» Supplied information:
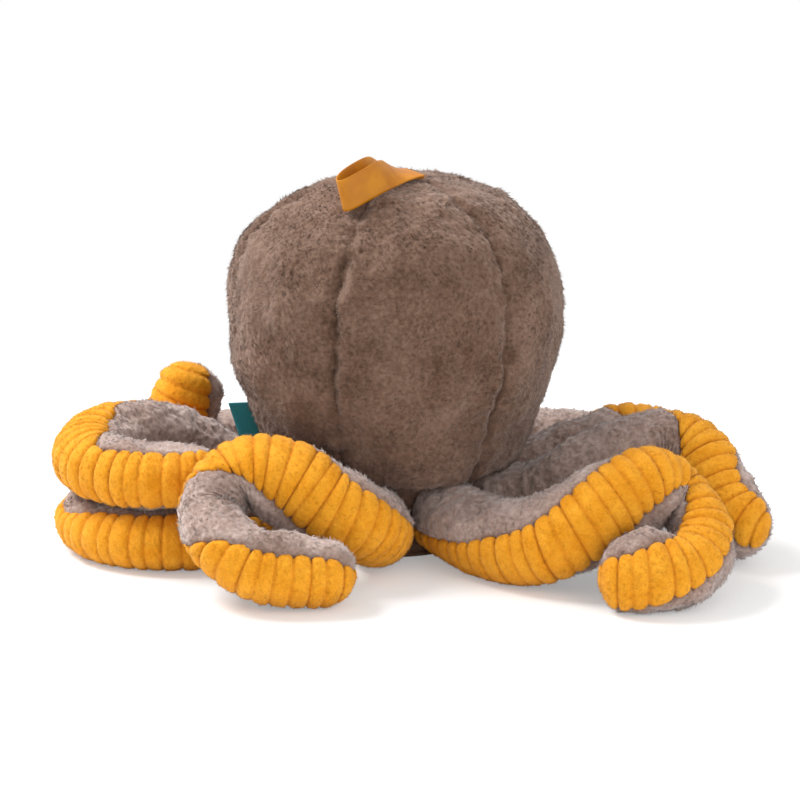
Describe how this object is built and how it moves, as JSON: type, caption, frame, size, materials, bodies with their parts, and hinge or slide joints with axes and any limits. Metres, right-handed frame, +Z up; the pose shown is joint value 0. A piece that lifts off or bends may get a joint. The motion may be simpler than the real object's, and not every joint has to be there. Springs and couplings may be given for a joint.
{
  "type": "plush octopus",
  "caption": "Stuffed toy octopus with a gored plush head, curled arms of plush and corduroy, and a ribbon hanging loop on the crown.",
  "frame": {"origin": "middle of the flat base, on the surface that the toy stands on", "axes": "+Z up; +Y the way the face looks; +X to the right in a view of the back. The pictured side is the back, on -Y."},
  "size_m": [0.4077, 0.3324, 0.2335],
  "materials": {
    "taupe_plush": "short-pile plush, matte",
    "yellow_corduroy": "wide-wale corduroy, matte",
    "white_fibre": "loose polyester fibre",
    "amber_satin": "satin ribbon",
    "teal_weave": "woven label, blank",
    "grey_cotton": "plain cotton bag with pellets",
    "black_plastic": "polished",
    "clear_plastic": "moulded, natural"
  },
  "bodies": {
    "body": {"back_gore": "taupe_plush", "back_right_gore": "taupe_plush", "front_right_gore": "taupe_plush", "face_gore": "taupe_plush", "front_left_gore": "taupe_plush", "back_left_gore": "taupe_plush", "left_eye": "black_plastic", "left_eye_washer": "clear_plastic", "right_eye": "black_plastic", "right_eye_washer": "clear_plastic", "head_stuffing": "white_fibre", "base_panel": "taupe_plush", "pellet_bag": "grey_cotton", "side_label": "teal_weave"},
    "arm_1": {"arm_1_back": "taupe_plush", "arm_1_corduroy": "yellow_corduroy", "arm_1_stuffing": "white_fibre"},
    "arm_2": {"arm_2_back": "taupe_plush", "arm_2_corduroy": "yellow_corduroy", "arm_2_stuffing": "white_fibre"},
    "arm_3": {"arm_3_back": "taupe_plush", "arm_3_corduroy": "yellow_corduroy", "arm_3_stuffing": "white_fibre"},
    "arm_4": {"arm_4_back": "taupe_plush", "arm_4_corduroy": "yellow_corduroy", "arm_4_stuffing": "white_fibre"},
    "arm_5": {"arm_5_back": "taupe_plush", "arm_5_corduroy": "yellow_corduroy", "arm_5_stuffing": "white_fibre"},
    "arm_6": {"arm_6_back": "taupe_plush", "arm_6_corduroy": "yellow_corduroy", "arm_6_stuffing": "white_fibre"},
    "arm_7": {"arm_7_back": "taupe_plush", "arm_7_corduroy": "yellow_corduroy", "arm_7_stuffing": "white_fibre"},
    "arm_8": {"arm_8_back": "taupe_plush", "arm_8_corduroy": "yellow_corduroy", "arm_8_stuffing": "white_fibre"},
    "loop": {"hanging_loop": "amber_satin"}
  },
  "joints": [
    {"name": "arm_1_root", "type": "hinge", "parent": "body", "child": "arm_1", "pos_m": [-0.02295, -0.05541, 0.0243], "axis": [-0.9239, 0.3827, 0], "range_deg": [-20, 10]},
    {"name": "arm_2_root", "type": "hinge", "parent": "body", "child": "arm_2", "pos_m": [-0.05541, -0.02295, 0.0243], "axis": [-0.3827, 0.9239, 0], "range_deg": [-15, 0]},
    {"name": "arm_3_root", "type": "hinge", "parent": "body", "child": "arm_3", "pos_m": [-0.05541, 0.02295, 0.0243], "axis": [0.3827, 0.9239, 0], "range_deg": [0, 12]},
    {"name": "arm_4_root", "type": "hinge", "parent": "body", "child": "arm_4", "pos_m": [-0.02295, 0.05541, 0.0243], "axis": [0.9239, 0.3827, 0], "range_deg": [-20, 8]},
    {"name": "arm_5_root", "type": "hinge", "parent": "body", "child": "arm_5", "pos_m": [0.02295, 0.05541, 0.0243], "axis": [0.9239, -0.3827, 0], "range_deg": [-20, 8]},
    {"name": "arm_6_root", "type": "hinge", "parent": "body", "child": "arm_6", "pos_m": [0.05541, 0.02295, 0.0243], "axis": [0.3827, -0.9239, 0], "range_deg": [-25, 8]},
    {"name": "arm_7_root", "type": "hinge", "parent": "body", "child": "arm_7", "pos_m": [0.05541, -0.02295, 0.0243], "axis": [-0.3827, -0.9239, 0], "range_deg": [-6, 10]},
    {"name": "arm_8_root", "type": "hinge", "parent": "body", "child": "arm_8", "pos_m": [0.02295, -0.05541, 0.0243], "axis": [-0.9239, -0.3827, 0], "range_deg": [-20, 15]},
    {"name": "loop_seam", "type": "hinge", "parent": "body", "child": "loop", "pos_m": [0.0122, -0.0125, 0.2165], "axis": [-0.5, 0.866, 0], "range_deg": [0, 65]}
  ]
}
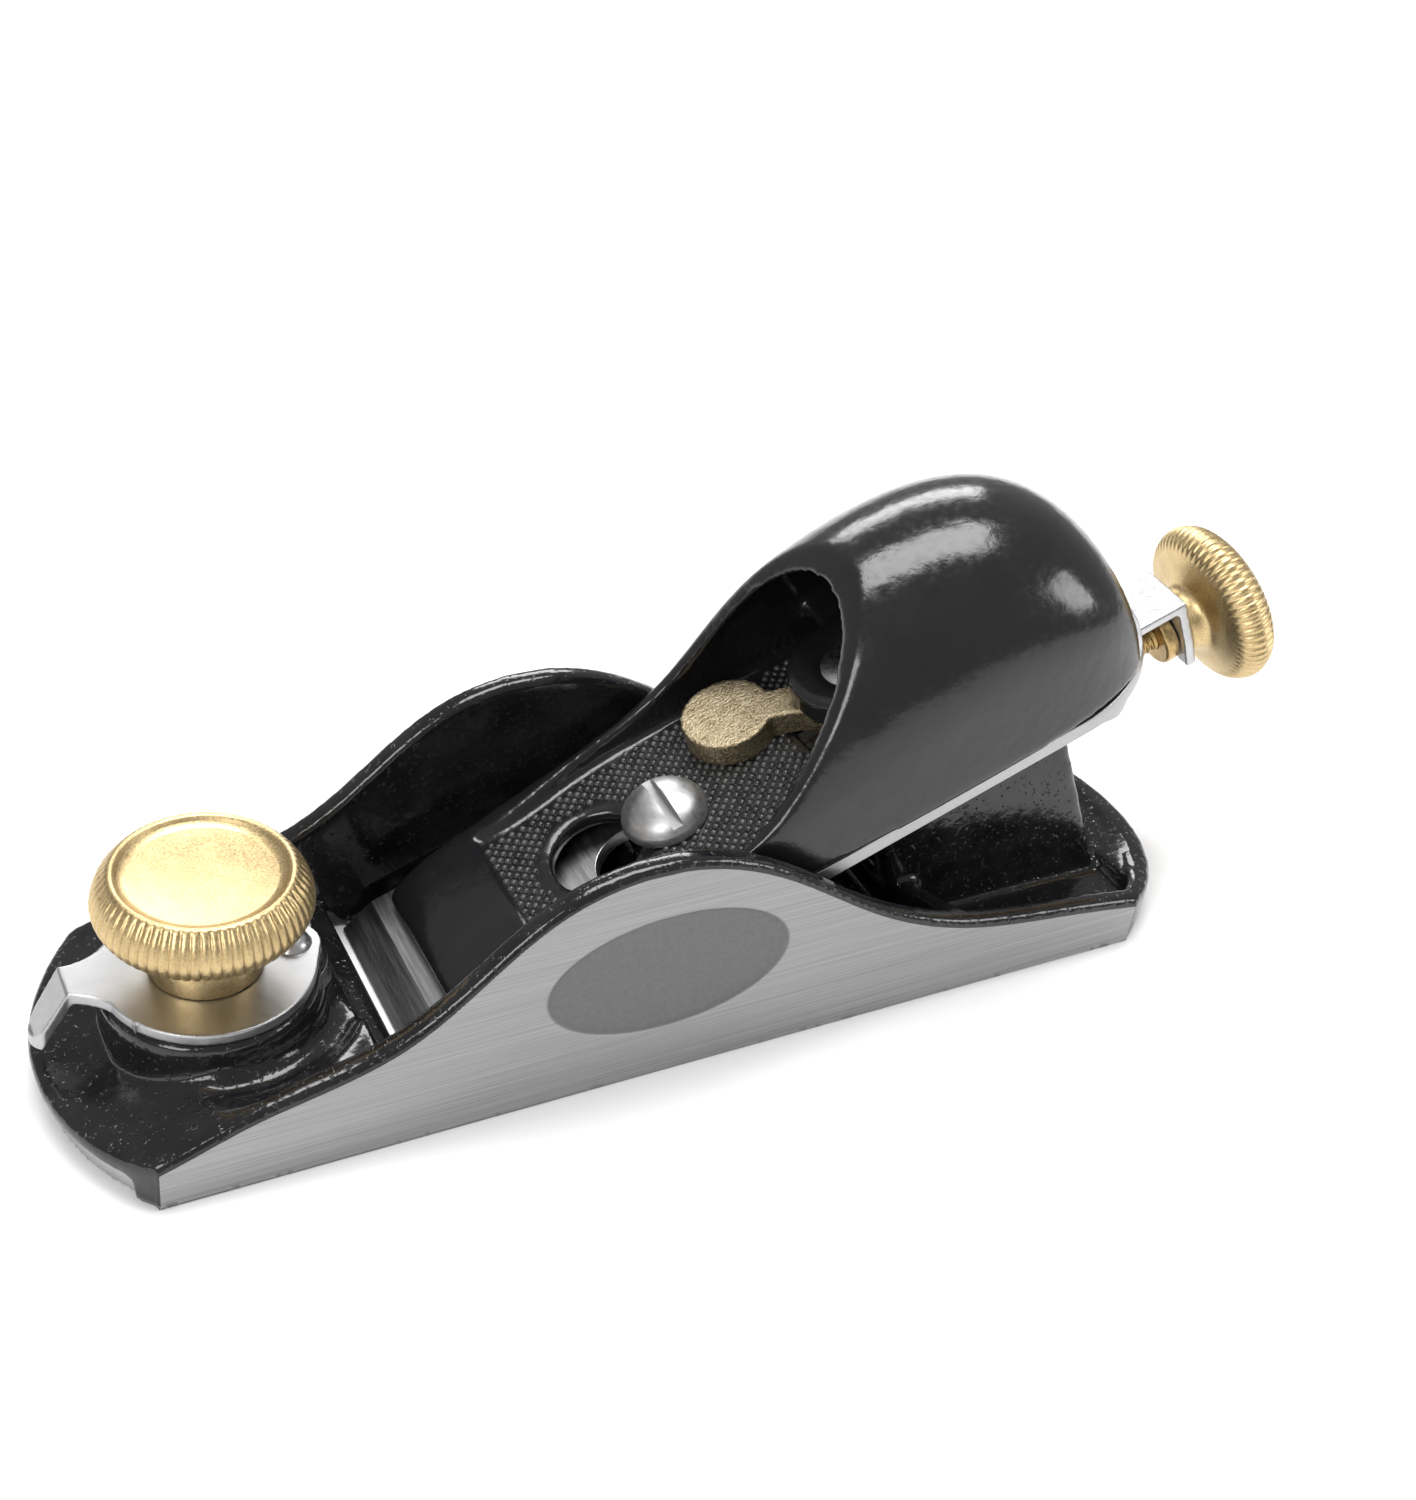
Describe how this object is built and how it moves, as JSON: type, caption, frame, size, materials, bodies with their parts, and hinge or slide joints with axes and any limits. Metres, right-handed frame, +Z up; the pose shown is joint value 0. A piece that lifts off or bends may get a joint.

» What is being asked: The full set of records should be duplicated exactly.

» Output of the task:
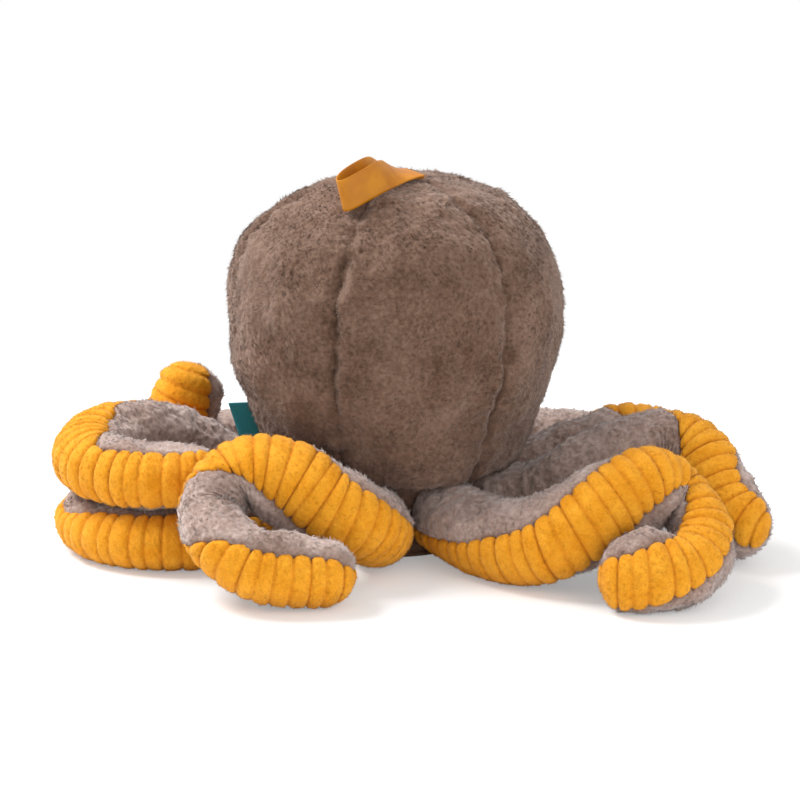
Describe how this object is built and how it moves, as JSON: type, caption, frame, size, materials, bodies with their parts, and hinge or slide joints with axes and any limits. Metres, right-handed frame, +Z up; the pose shown is joint value 0. A piece that lifts off or bends may get a joint. The motion may be simpler than the real object's, and not every joint has to be there. Springs and couplings may be given for a joint.
{
  "type": "plush octopus",
  "caption": "Stuffed toy octopus with a gored plush head, curled arms of plush and corduroy, and a ribbon hanging loop on the crown.",
  "frame": {"origin": "middle of the flat base, on the surface that the toy stands on", "axes": "+Z up; +Y the way the face looks; +X to the right in a view of the back. The pictured side is the back, on -Y."},
  "size_m": [0.4077, 0.3324, 0.2335],
  "materials": {
    "taupe_plush": "short-pile plush, matte",
    "yellow_corduroy": "wide-wale corduroy, matte",
    "white_fibre": "loose polyester fibre",
    "amber_satin": "satin ribbon",
    "teal_weave": "woven label, blank",
    "grey_cotton": "plain cotton bag with pellets",
    "black_plastic": "polished",
    "clear_plastic": "moulded, natural"
  },
  "bodies": {
    "body": {"back_gore": "taupe_plush", "back_right_gore": "taupe_plush", "front_right_gore": "taupe_plush", "face_gore": "taupe_plush", "front_left_gore": "taupe_plush", "back_left_gore": "taupe_plush", "left_eye": "black_plastic", "left_eye_washer": "clear_plastic", "right_eye": "black_plastic", "right_eye_washer": "clear_plastic", "head_stuffing": "white_fibre", "base_panel": "taupe_plush", "pellet_bag": "grey_cotton", "side_label": "teal_weave"},
    "arm_1": {"arm_1_back": "taupe_plush", "arm_1_corduroy": "yellow_corduroy", "arm_1_stuffing": "white_fibre"},
    "arm_2": {"arm_2_back": "taupe_plush", "arm_2_corduroy": "yellow_corduroy", "arm_2_stuffing": "white_fibre"},
    "arm_3": {"arm_3_back": "taupe_plush", "arm_3_corduroy": "yellow_corduroy", "arm_3_stuffing": "white_fibre"},
    "arm_4": {"arm_4_back": "taupe_plush", "arm_4_corduroy": "yellow_corduroy", "arm_4_stuffing": "white_fibre"},
    "arm_5": {"arm_5_back": "taupe_plush", "arm_5_corduroy": "yellow_corduroy", "arm_5_stuffing": "white_fibre"},
    "arm_6": {"arm_6_back": "taupe_plush", "arm_6_corduroy": "yellow_corduroy", "arm_6_stuffing": "white_fibre"},
    "arm_7": {"arm_7_back": "taupe_plush", "arm_7_corduroy": "yellow_corduroy", "arm_7_stuffing": "white_fibre"},
    "arm_8": {"arm_8_back": "taupe_plush", "arm_8_corduroy": "yellow_corduroy", "arm_8_stuffing": "white_fibre"},
    "loop": {"hanging_loop": "amber_satin"}
  },
  "joints": [
    {"name": "arm_1_root", "type": "hinge", "parent": "body", "child": "arm_1", "pos_m": [-0.02295, -0.05541, 0.0243], "axis": [-0.9239, 0.3827, 0], "range_deg": [-20, 10]},
    {"name": "arm_2_root", "type": "hinge", "parent": "body", "child": "arm_2", "pos_m": [-0.05541, -0.02295, 0.0243], "axis": [-0.3827, 0.9239, 0], "range_deg": [-15, 0]},
    {"name": "arm_3_root", "type": "hinge", "parent": "body", "child": "arm_3", "pos_m": [-0.05541, 0.02295, 0.0243], "axis": [0.3827, 0.9239, 0], "range_deg": [0, 12]},
    {"name": "arm_4_root", "type": "hinge", "parent": "body", "child": "arm_4", "pos_m": [-0.02295, 0.05541, 0.0243], "axis": [0.9239, 0.3827, 0], "range_deg": [-20, 8]},
    {"name": "arm_5_root", "type": "hinge", "parent": "body", "child": "arm_5", "pos_m": [0.02295, 0.05541, 0.0243], "axis": [0.9239, -0.3827, 0], "range_deg": [-20, 8]},
    {"name": "arm_6_root", "type": "hinge", "parent": "body", "child": "arm_6", "pos_m": [0.05541, 0.02295, 0.0243], "axis": [0.3827, -0.9239, 0], "range_deg": [-25, 8]},
    {"name": "arm_7_root", "type": "hinge", "parent": "body", "child": "arm_7", "pos_m": [0.05541, -0.02295, 0.0243], "axis": [-0.3827, -0.9239, 0], "range_deg": [-6, 10]},
    {"name": "arm_8_root", "type": "hinge", "parent": "body", "child": "arm_8", "pos_m": [0.02295, -0.05541, 0.0243], "axis": [-0.9239, -0.3827, 0], "range_deg": [-20, 15]},
    {"name": "loop_seam", "type": "hinge", "parent": "body", "child": "loop", "pos_m": [0.0122, -0.0125, 0.2165], "axis": [-0.5, 0.866, 0], "range_deg": [0, 65]}
  ]
}
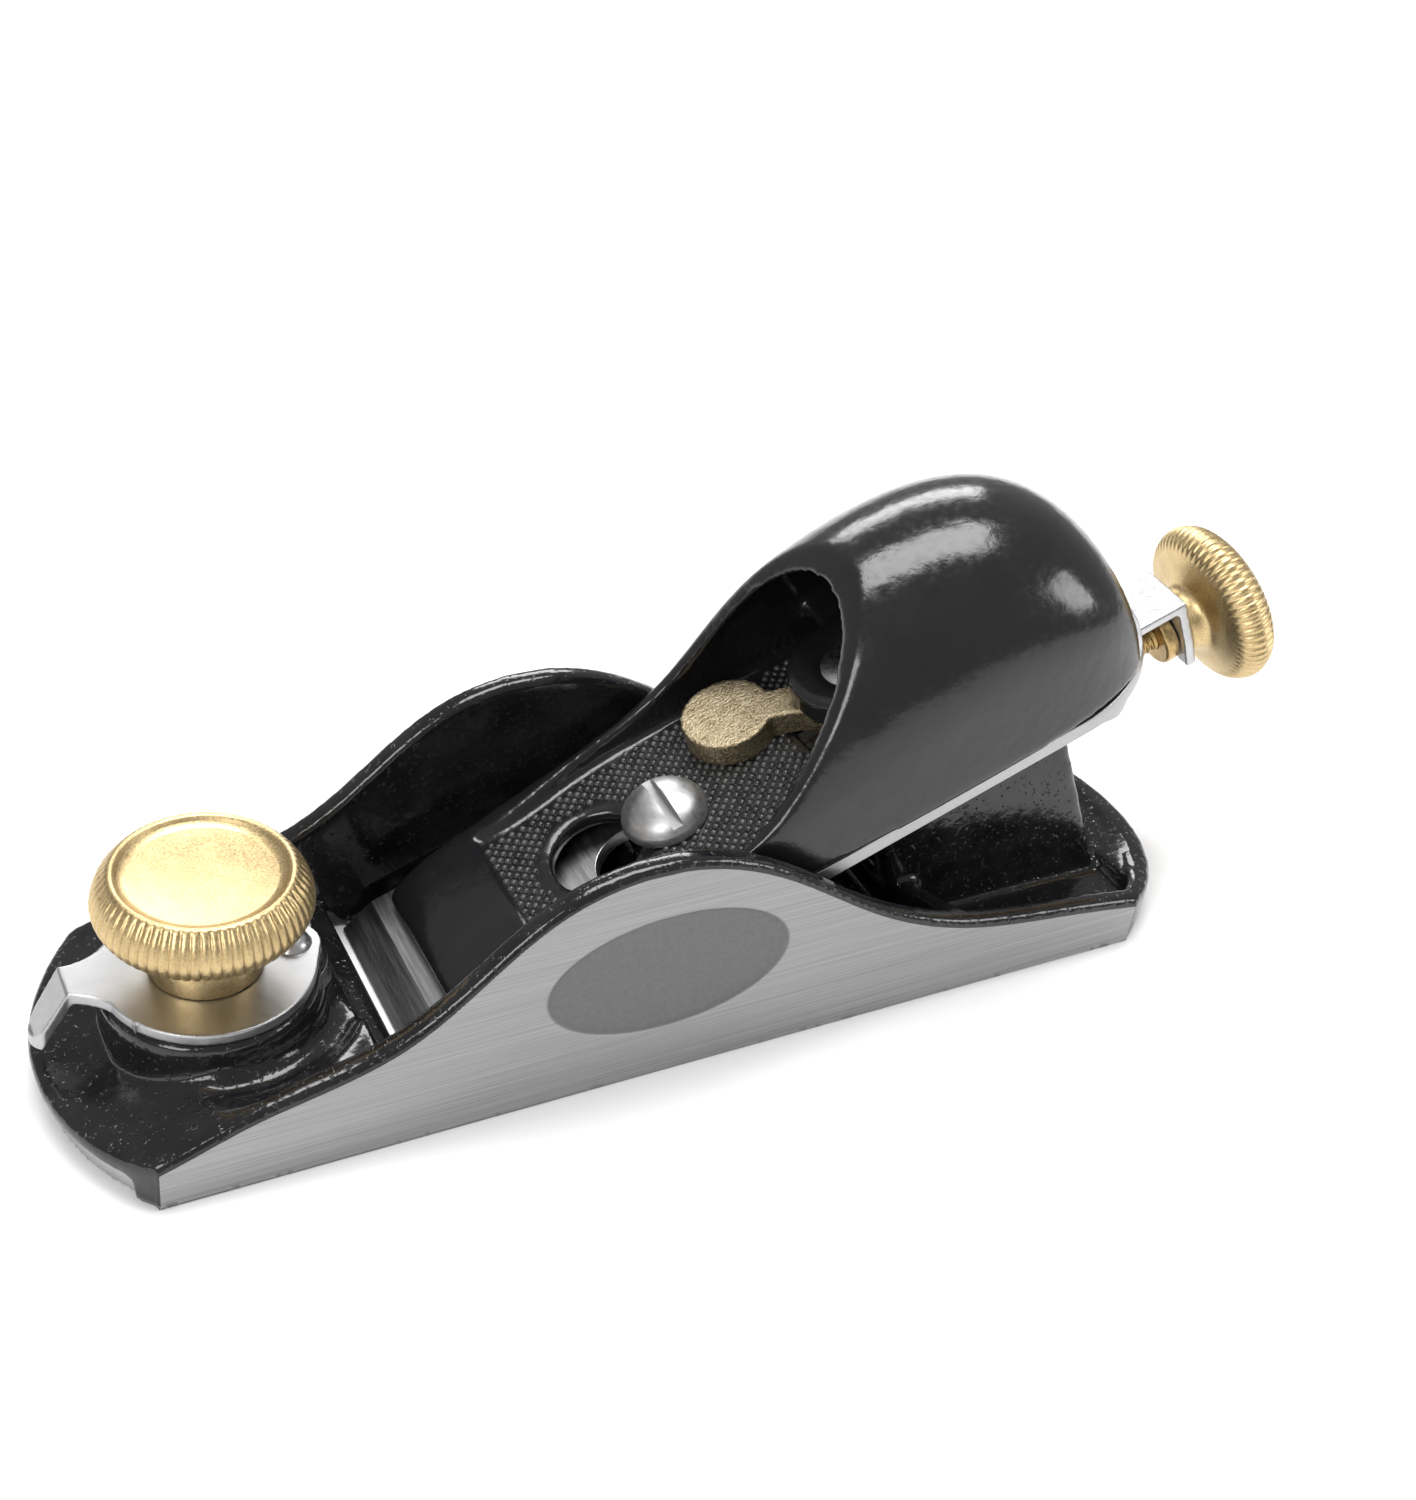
Describe how this object is built and how it moves, as JSON: type, caption, frame, size, materials, bodies with their parts, and hinge or slide joints with axes and any limits. Metres, right-handed frame, +Z up; the pose shown is joint value 0. A piece that lifts off or bends may get a joint.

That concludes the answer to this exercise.